ICM Industries, a Chicago consulting firm, purchased Gradall in 1985. The next owner was Morgan, Lewis, Githens & Ahn, a New York City investment firm that took the company public, selling shares but retaining a controlling interest.

JLG Industries acquired Gradall in 1999, marketing branded excavators and telehandlers and reorganizing the plant into separate entities involving sales, marketing and product support; manufacturing; and engineering including both excavator and telehandler product development.

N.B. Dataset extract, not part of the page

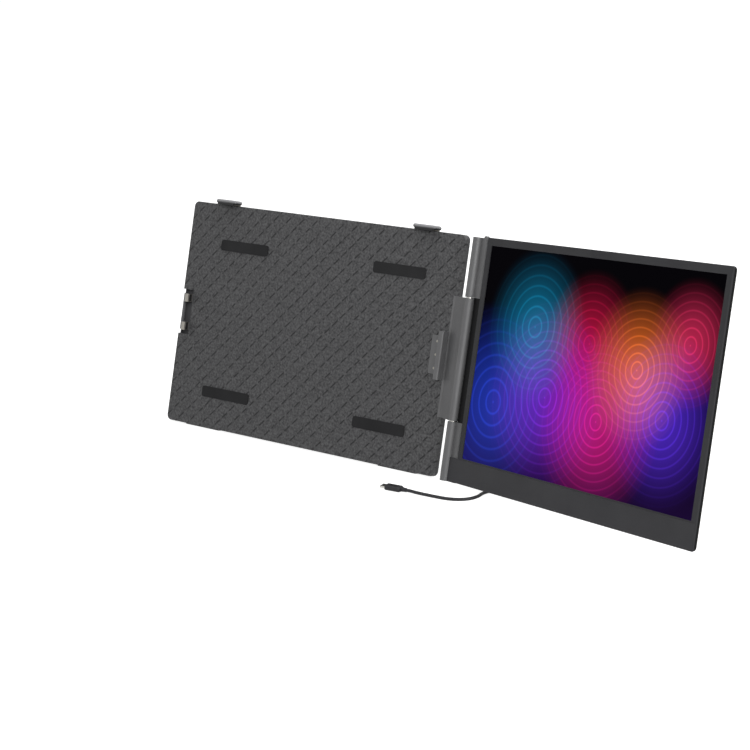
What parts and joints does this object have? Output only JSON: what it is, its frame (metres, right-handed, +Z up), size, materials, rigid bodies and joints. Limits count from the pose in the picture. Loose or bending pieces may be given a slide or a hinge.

This news release contains forward-looking statements within the meaning of the Private Securities Litigation Reform Act of 1995. Forward-looking statements are not guarantees of future performance and involve a number of risks and uncertainties that could cause actual results to differ materially from those indicated by the forward-looking statements. Important factors that could cause actual results to differ materially from those suggested by the forward-looking statements include, but are not limited to, the following: (i) general economic and market conditions, including political and economic uncertainty in areas of the world where we do business; (ii) varying and seasonal levels of demand for our products and services; (iii) risks associated with acquisitions; (iv) credit risks from our financing of customer purchases; (v) risks arising from dependence on third-party suppliers; and (vi) costs of raw materials and energy, as well as other risks as detailed in the Company's SEC reports, including the report on Form 10-Q for the quarter ended October 30, 2005.